As influential as that work was, she became interested in implementation, “to help make these sustainable goals a reality.” In 2016, she moved to Kenya and joined UNEP’s Freshwater Ecosystems Unit. There, in 2018, she was part of the reception of a delegation from Rotary International, including incoming President Barry Rassin, to explore a partnership. The stage was already set for the environment to become one of Rotary’s focus areas.

“Several of us, including Dan Cooney, our communications director and Rotary Peace Fellow, were instrumental in pushing the idea of ​​a partnership on our side,” Bernhardt recalls. “We were both involved in Rotary and knew what a relationship could look like.”

After numerous discussions, Bernhardt’s superiors at UNEP wanted to collect data before negotiating an agreement. Bernhardt met with Joe Otin, then Rotary’s representative to UNEP, and together they launched a pilot project called “Adopt a River for Sustainable Development” in District 9212, which covers Eritrea, Ethiopia, Kenya, and South Sudan.

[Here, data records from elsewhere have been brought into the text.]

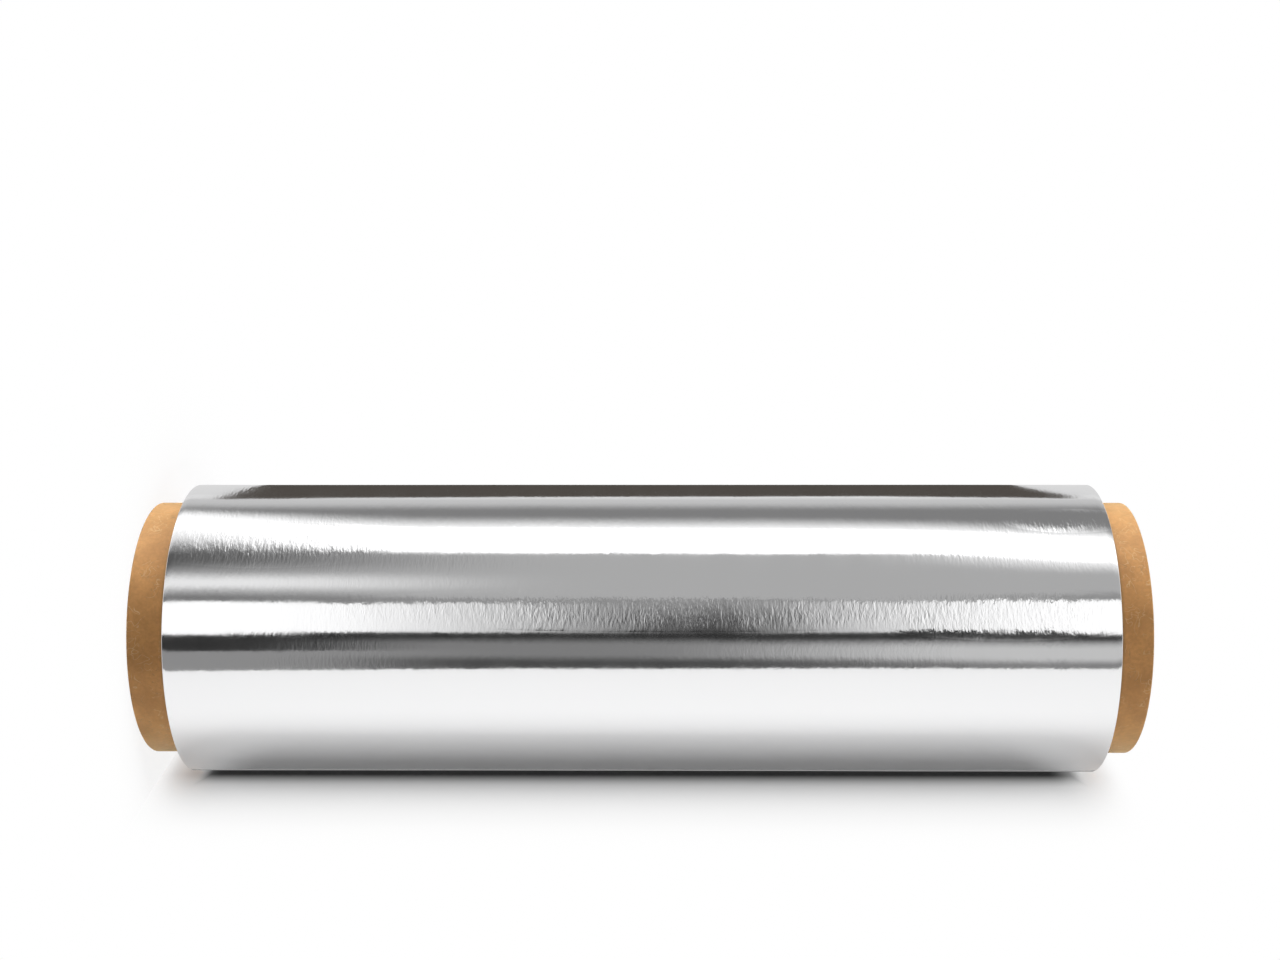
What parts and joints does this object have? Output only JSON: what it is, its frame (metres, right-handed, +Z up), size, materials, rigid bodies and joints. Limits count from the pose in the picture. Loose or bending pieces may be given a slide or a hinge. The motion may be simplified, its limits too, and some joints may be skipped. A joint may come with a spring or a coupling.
{
  "type": "aluminium foil roll",
  "caption": "Wide roll of aluminium foil wound tight on a kraft paper tube whose open ends stand out past the foil; it stands on one tube end.",
  "frame": {"origin": "on the roll's axis, in the plane of the tube's lower end, which it stands on", "axes": "+Z up along the roll's axis and its bore; +X and +Y across it; the foil's free end lies at 150 degrees from +X"},
  "size_m": [0.0964, 0.0965, 0.3245],
  "materials": {
    "kraft_tube": "natural brown kraft paper, matt, with small fibres and specks",
    "foil": "bright side out, mirror-like, with fine creases round the roll"
  },
  "bodies": {
    "root": {"core_tube": "kraft_tube", "foil_winding": "foil"}
  },
  "joints": []
}
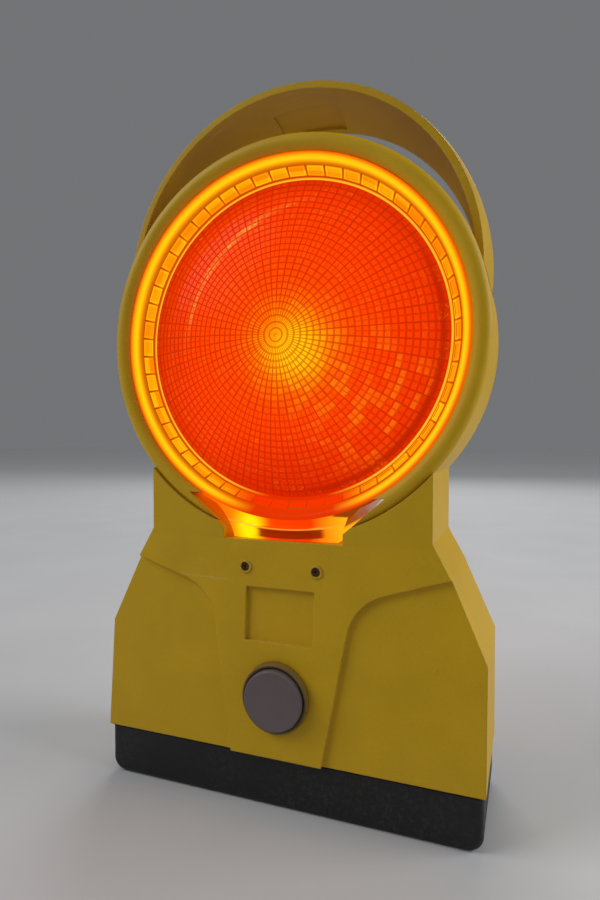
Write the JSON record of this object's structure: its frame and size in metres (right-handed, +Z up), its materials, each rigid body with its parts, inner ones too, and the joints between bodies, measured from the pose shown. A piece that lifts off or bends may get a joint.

Bernhardt and her colleagues worked with Rotary members in 20 clubs as they “adopted” nine rivers to collect trash, catalog information about pollution, hold community engagement events, and meet with leaders to discuss solutions. They conducted a type of research known as “citizen science” and pushed for the creation of a long-term plan for each river.

Looking back, Bernhardt attributes her fellowship year to her desire to work with Rotary members. “That year, I met Rotarians in many clubs and it was like I was talking to the club in Valparaiso. I was always impressed by the passion of Rotarians, the fact that they are represented all over the world and that they want to do good for their communities.”

She remains excited about the potential of the partnership.

“Water is so valuable to everything we do,” she says. “Not a day goes by that we don’t use freshwater in some form. We drink it to live. It’s in the food we grow. It keeps our industries running. It’s essential to every kind of energy we use. Water is so present and so essential in all of these processes.”